Records from a dataset
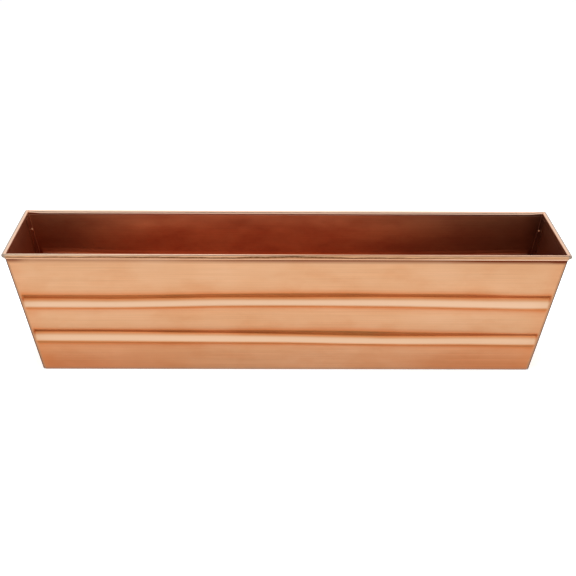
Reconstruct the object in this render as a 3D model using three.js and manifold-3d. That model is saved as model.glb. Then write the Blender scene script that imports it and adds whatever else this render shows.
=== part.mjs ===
// Window box planter: a long open trough of copper-plated sheet steel, with a wired rim.
//
// Frame: millimetres, +Z up, origin on the ground under the middle. +X runs along the length,
// the front faces -Y. Every wall leans outwards from the base to the rim.
//
// How it is made: the front and the back panel each carry two pressed grooves and fold round the
// corners into flanges, which lap inside the plain end panels and are riveted to them. The top
// edge of every panel is rolled outwards over one ring of wire and set down against the wall.
// The bottom edges turn in and carry a loose floor pan with turned-up edges.

import * as THREE from "three";
import { mergeVertices } from "three/addons/utils/BufferGeometryUtils.js";
import Module from "manifold-3d";

const wasm = await Module();
wasm.setup();
const { Manifold, Mesh: SolidMesh } = wasm;

// Overall sizes, measured outside
const RIM_LENGTH = 895;
const RIM_WIDTH = 229;
const BASE_LENGTH = 790;
const BASE_WIDTH = 183;
const HEIGHT = 206;

// Sheet and wire stock
const SHEET = 0.8;
const WIRE_DIAMETER = 4.8;

// Rolled rim, its wire a little outside the sheet's middle
const WIRE_OUTSET = 1.4;
const WIRE_CLEARANCE = 0.3;
const HEM_NECK_RADIUS = 0.8;
const HEM_TAIL = 2.2;
const HEM_TAIL_GAP = 0.3;
const MITRE_GAP = 0.3;
const WIRE_BUTT_GAP = 0.6;

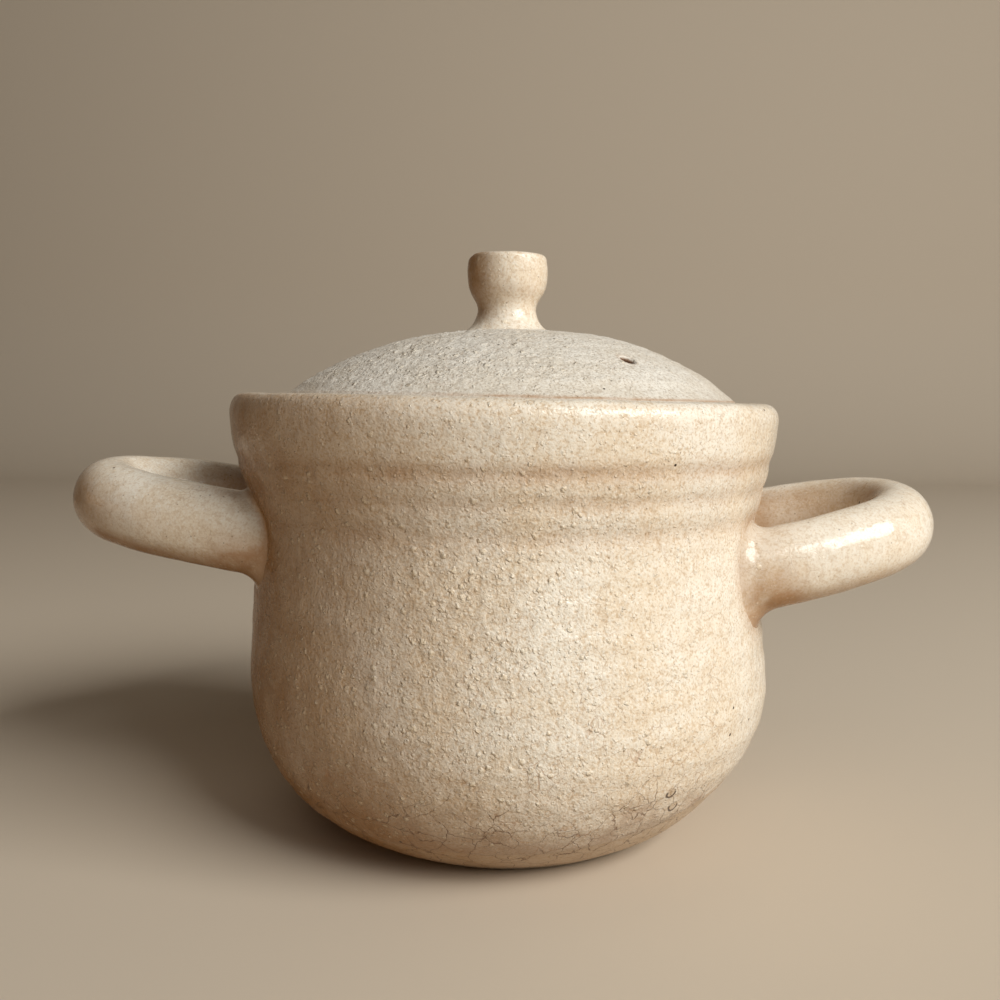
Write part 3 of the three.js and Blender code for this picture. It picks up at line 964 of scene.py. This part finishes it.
def make_window(name, around, up, distance, width, height, power, colour):
    """A soft light: degrees to the right of the front, degrees up, and metres from the pot."""
    data = bpy.data.lights.new(name, "AREA")
    data.shape = "RECTANGLE"
    data.size, data.size_y = width, height
    data.energy = power
    data.color = colour
    light = bpy.data.objects.new(name, data)
    around, up = np.radians(around), np.radians(up)
    aim = Vector((0, 0, BELLY_HEIGHT + 30)) * MM
    way = Vector((np.sin(around) * np.cos(up), -np.cos(around) * np.cos(up), np.sin(up)))
    light.location = aim + way * distance
    light.rotation_euler = way.to_track_quat("Z", "Y").to_euler()
    bpy.context.scene.collection.objects.link(light)


def make_stage():
    """A floor that curves up into a backdrop, in metres."""
    far, bend, wide, tall, near = 1.3, 0.35, 2.6, 2.2, -2.4
    angle = np.linspace(0, np.pi / 2, 14)
    profile = [(near, 0.0)]
    profile += [(far + bend * np.sin(a), bend * (1 - np.cos(a))) for a in angle]
    profile += [(far + bend, tall)]
    points = [(x, y, z) for y, z in profile for x in (-wide, wide)]
    faces = [(2 * i, 2 * i + 1, 2 * i + 3, 2 * i + 2) for i in range(len(profile) - 1)]
    mesh = bpy.data.meshes.new("stage")
    mesh.from_pydata(points, [], faces)
    mesh.shade_smooth()
    mesh.materials.append(plain("stage_paper", STAGE_PAPER, 0.8))
    stage = bpy.data.objects.new("stage", mesh)
    bpy.context.scene.collection.objects.link(stage)


def make_lights():
    """A window on the right, two weak fills and a dim warm room."""
    make_window("window", 52, 35, 2.2, 1.5, 0.9, 53, (1.0, 1.0, 0.98))
    make_window("front_fill", 5, 42, 2.0, 1.4, 1.4, 4.6, (1.0, 0.96, 0.9))
    make_window("warm_fill", -75, 8, 1.3, 1.4, 0.3, 0.45, (1.0, 0.4, 0.1))
    world = bpy.data.worlds.new("room")
    world.use_nodes = True
    background = world.node_tree.nodes["Background"]
    background.inputs["Color"].default_value = (1.0, 0.82, 0.62, 1)
    background.inputs["Strength"].default_value = 0.03
    bpy.context.scene.world = world
    bpy.context.scene.view_settings.view_transform = "Standard"


make_camera()
make_stage()
make_lights()

pot = make_pot()
pot.data.materials.append(make_glaze("pot_glaze", WARM_COLOURS, 1.0, 0.16, 0.31, CHIPS))
handle_glaze = make_glaze("handle_glaze", WARM_COLOURS, 0.35, 0.07, 0.2)
for handle_name, handle_sizes in HANDLES.items():
    make_handle(handle_name, handle_sizes).data.materials.append(handle_glaze)
lid = make_lid()
lid.data.materials.append(make_glaze("lid_glaze", LID_COLOURS_AND_SKYLIGHT, 1.1, 0.32, 0.48, hole=True))
knob = make_knob()
knob.data.materials.append(make_glaze("knob_glaze", WARM_COLOURS, 0.5, 0.13, 0.3))
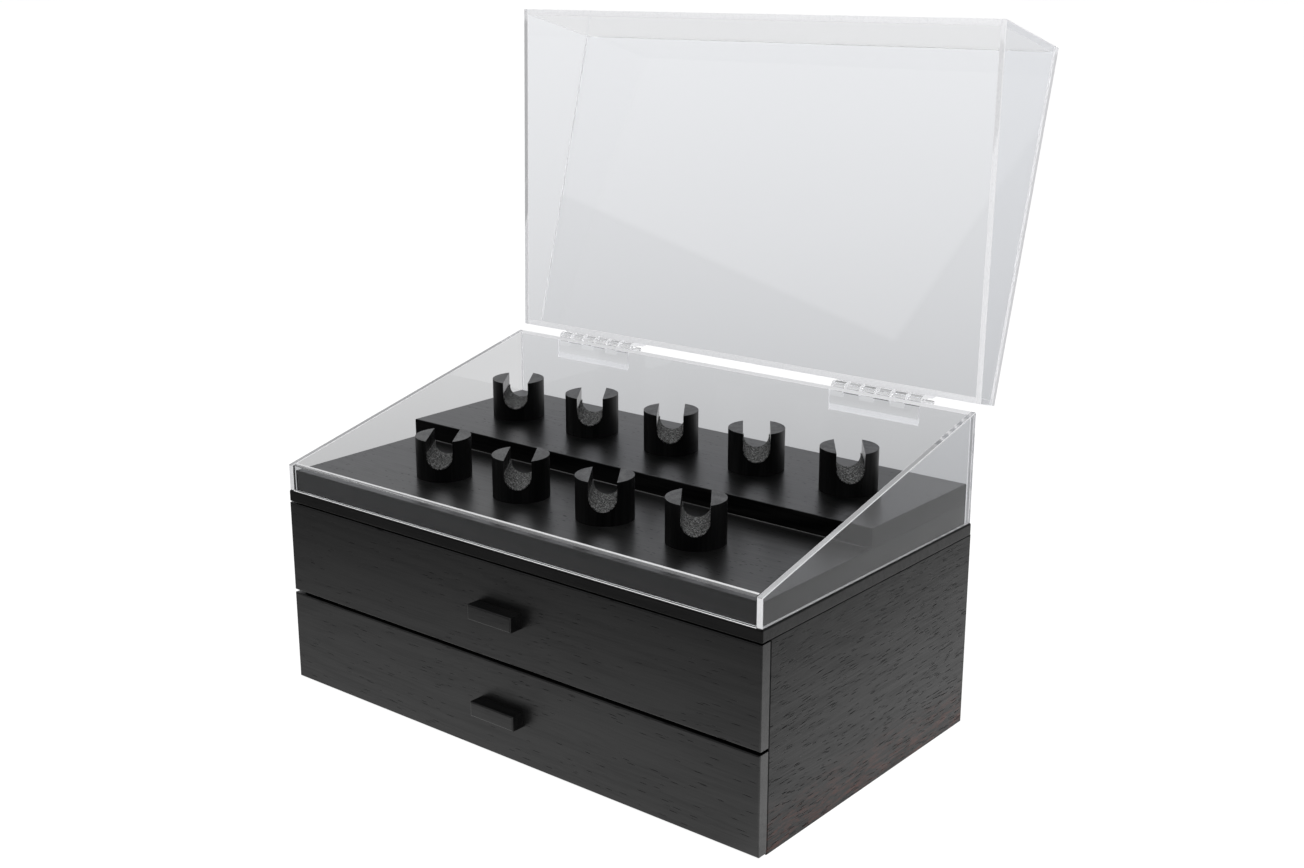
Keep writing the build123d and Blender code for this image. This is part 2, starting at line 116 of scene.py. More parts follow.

▶ _Exercise description_: Recopy the entries above exactly, with every line included.

▶ _Written response_:
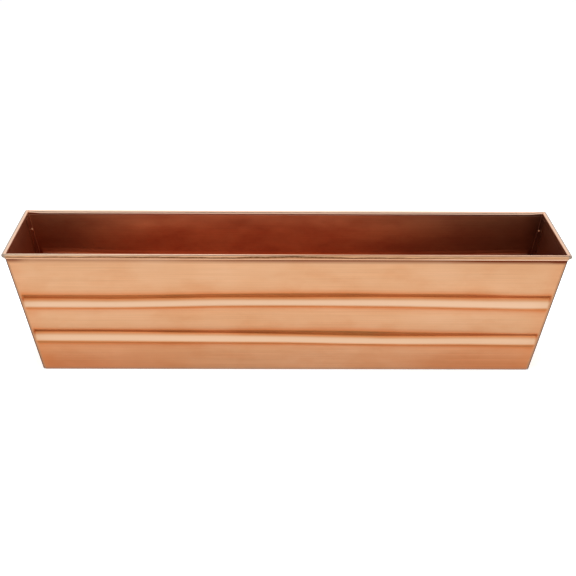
Reconstruct the object in this render as a 3D model using three.js and manifold-3d. That model is saved as model.glb. Then write the Blender scene script that imports it and adds whatever else this render shows.
=== part.mjs ===
// Window box planter: a long open trough of copper-plated sheet steel, with a wired rim.
//
// Frame: millimetres, +Z up, origin on the ground under the middle. +X runs along the length,
// the front faces -Y. Every wall leans outwards from the base to the rim.
//
// How it is made: the front and the back panel each carry two pressed grooves and fold round the
// corners into flanges, which lap inside the plain end panels and are riveted to them. The top
// edge of every panel is rolled outwards over one ring of wire and set down against the wall.
// The bottom edges turn in and carry a loose floor pan with turned-up edges.

import * as THREE from "three";
import { mergeVertices } from "three/addons/utils/BufferGeometryUtils.js";
import Module from "manifold-3d";

const wasm = await Module();
wasm.setup();
const { Manifold, Mesh: SolidMesh } = wasm;

// Overall sizes, measured outside
const RIM_LENGTH = 895;
const RIM_WIDTH = 229;
const BASE_LENGTH = 790;
const BASE_WIDTH = 183;
const HEIGHT = 206;

// Sheet and wire stock
const SHEET = 0.8;
const WIRE_DIAMETER = 4.8;

// Rolled rim, its wire a little outside the sheet's middle
const WIRE_OUTSET = 1.4;
const WIRE_CLEARANCE = 0.3;
const HEM_NECK_RADIUS = 0.8;
const HEM_TAIL = 2.2;
const HEM_TAIL_GAP = 0.3;
const MITRE_GAP = 0.3;
const WIRE_BUTT_GAP = 0.6;

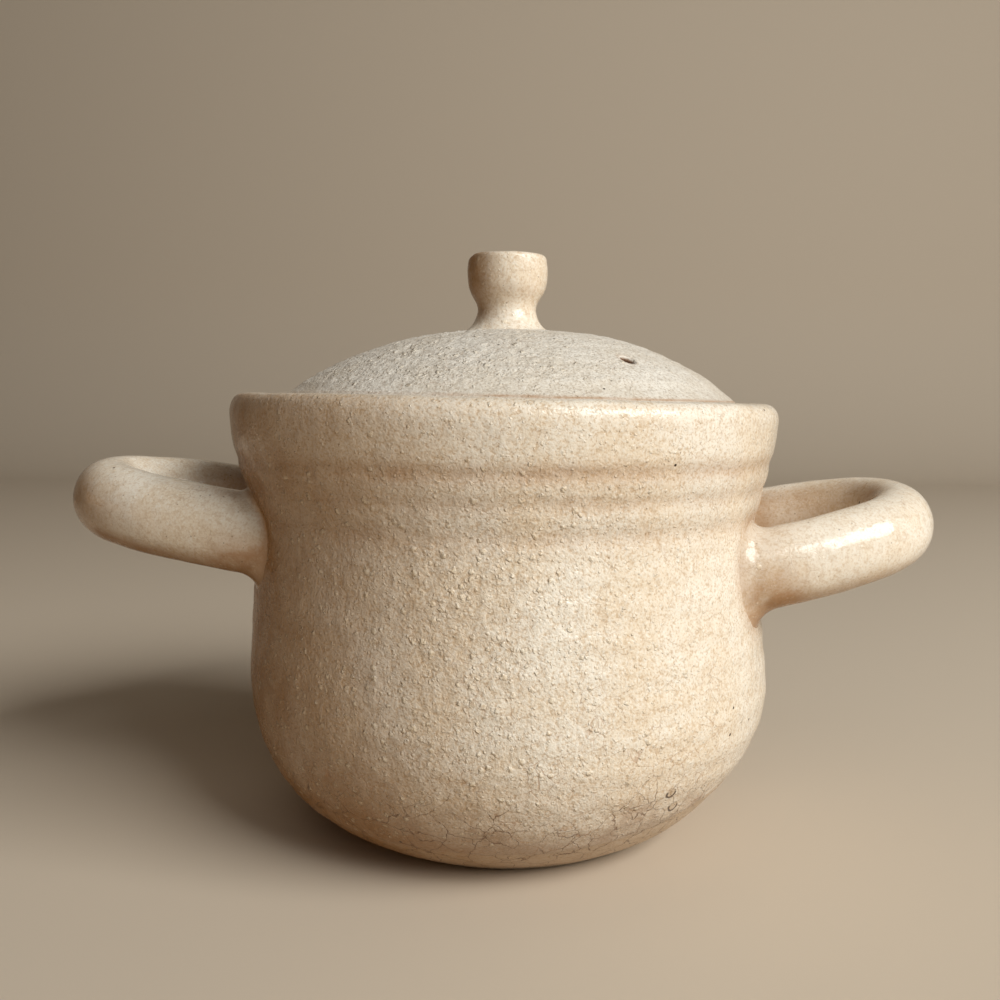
Write part 3 of the three.js and Blender code for this picture. It picks up at line 964 of scene.py. This part finishes it.
def make_window(name, around, up, distance, width, height, power, colour):
    """A soft light: degrees to the right of the front, degrees up, and metres from the pot."""
    data = bpy.data.lights.new(name, "AREA")
    data.shape = "RECTANGLE"
    data.size, data.size_y = width, height
    data.energy = power
    data.color = colour
    light = bpy.data.objects.new(name, data)
    around, up = np.radians(around), np.radians(up)
    aim = Vector((0, 0, BELLY_HEIGHT + 30)) * MM
    way = Vector((np.sin(around) * np.cos(up), -np.cos(around) * np.cos(up), np.sin(up)))
    light.location = aim + way * distance
    light.rotation_euler = way.to_track_quat("Z", "Y").to_euler()
    bpy.context.scene.collection.objects.link(light)


def make_stage():
    """A floor that curves up into a backdrop, in metres."""
    far, bend, wide, tall, near = 1.3, 0.35, 2.6, 2.2, -2.4
    angle = np.linspace(0, np.pi / 2, 14)
    profile = [(near, 0.0)]
    profile += [(far + bend * np.sin(a), bend * (1 - np.cos(a))) for a in angle]
    profile += [(far + bend, tall)]
    points = [(x, y, z) for y, z in profile for x in (-wide, wide)]
    faces = [(2 * i, 2 * i + 1, 2 * i + 3, 2 * i + 2) for i in range(len(profile) - 1)]
    mesh = bpy.data.meshes.new("stage")
    mesh.from_pydata(points, [], faces)
    mesh.shade_smooth()
    mesh.materials.append(plain("stage_paper", STAGE_PAPER, 0.8))
    stage = bpy.data.objects.new("stage", mesh)
    bpy.context.scene.collection.objects.link(stage)


def make_lights():
    """A window on the right, two weak fills and a dim warm room."""
    make_window("window", 52, 35, 2.2, 1.5, 0.9, 53, (1.0, 1.0, 0.98))
    make_window("front_fill", 5, 42, 2.0, 1.4, 1.4, 4.6, (1.0, 0.96, 0.9))
    make_window("warm_fill", -75, 8, 1.3, 1.4, 0.3, 0.45, (1.0, 0.4, 0.1))
    world = bpy.data.worlds.new("room")
    world.use_nodes = True
    background = world.node_tree.nodes["Background"]
    background.inputs["Color"].default_value = (1.0, 0.82, 0.62, 1)
    background.inputs["Strength"].default_value = 0.03
    bpy.context.scene.world = world
    bpy.context.scene.view_settings.view_transform = "Standard"


make_camera()
make_stage()
make_lights()

pot = make_pot()
pot.data.materials.append(make_glaze("pot_glaze", WARM_COLOURS, 1.0, 0.16, 0.31, CHIPS))
handle_glaze = make_glaze("handle_glaze", WARM_COLOURS, 0.35, 0.07, 0.2)
for handle_name, handle_sizes in HANDLES.items():
    make_handle(handle_name, handle_sizes).data.materials.append(handle_glaze)
lid = make_lid()
lid.data.materials.append(make_glaze("lid_glaze", LID_COLOURS_AND_SKYLIGHT, 1.1, 0.32, 0.48, hole=True))
knob = make_knob()
knob.data.materials.append(make_glaze("knob_glaze", WARM_COLOURS, 0.5, 0.13, 0.3))
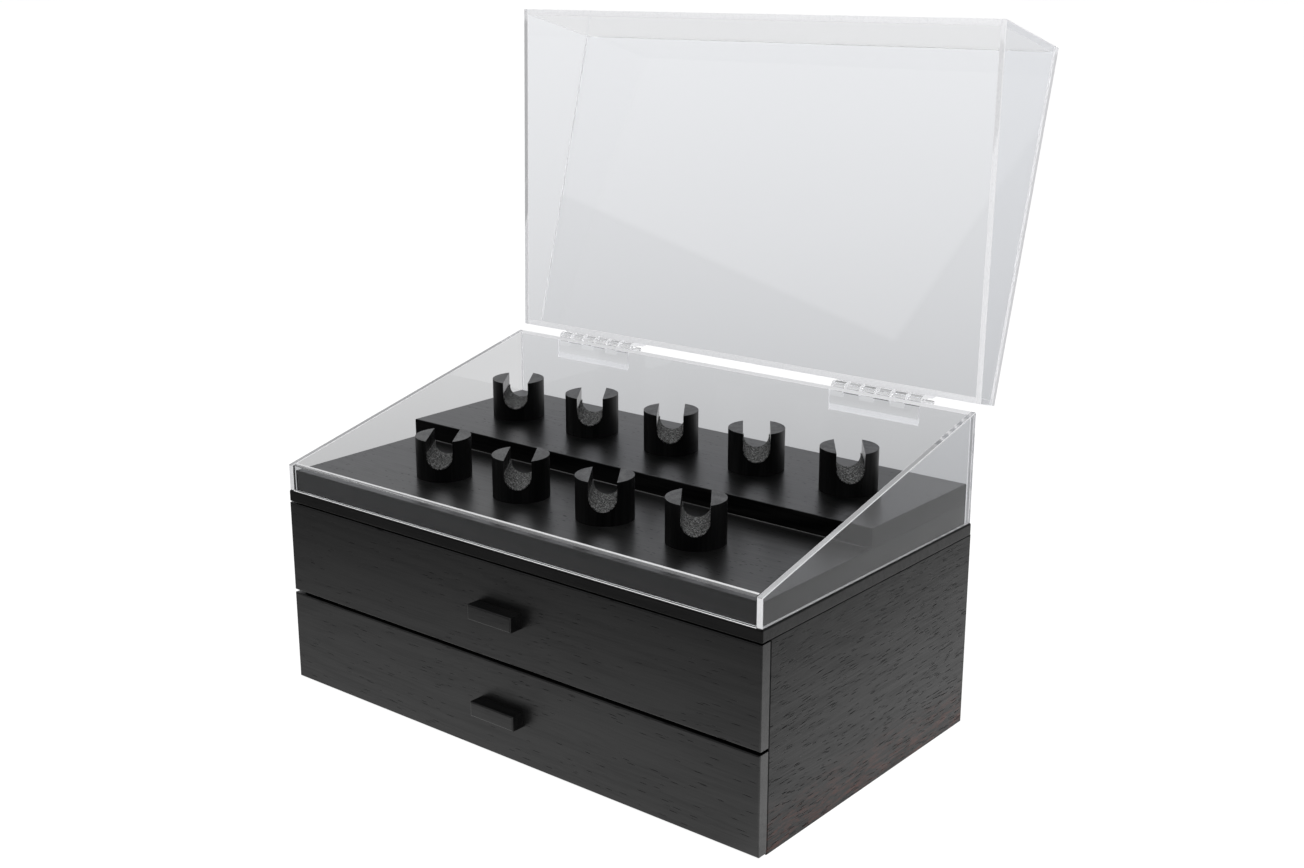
Keep writing the build123d and Blender code for this image. This is part 2, starting at line 116 of scene.py. More parts follow.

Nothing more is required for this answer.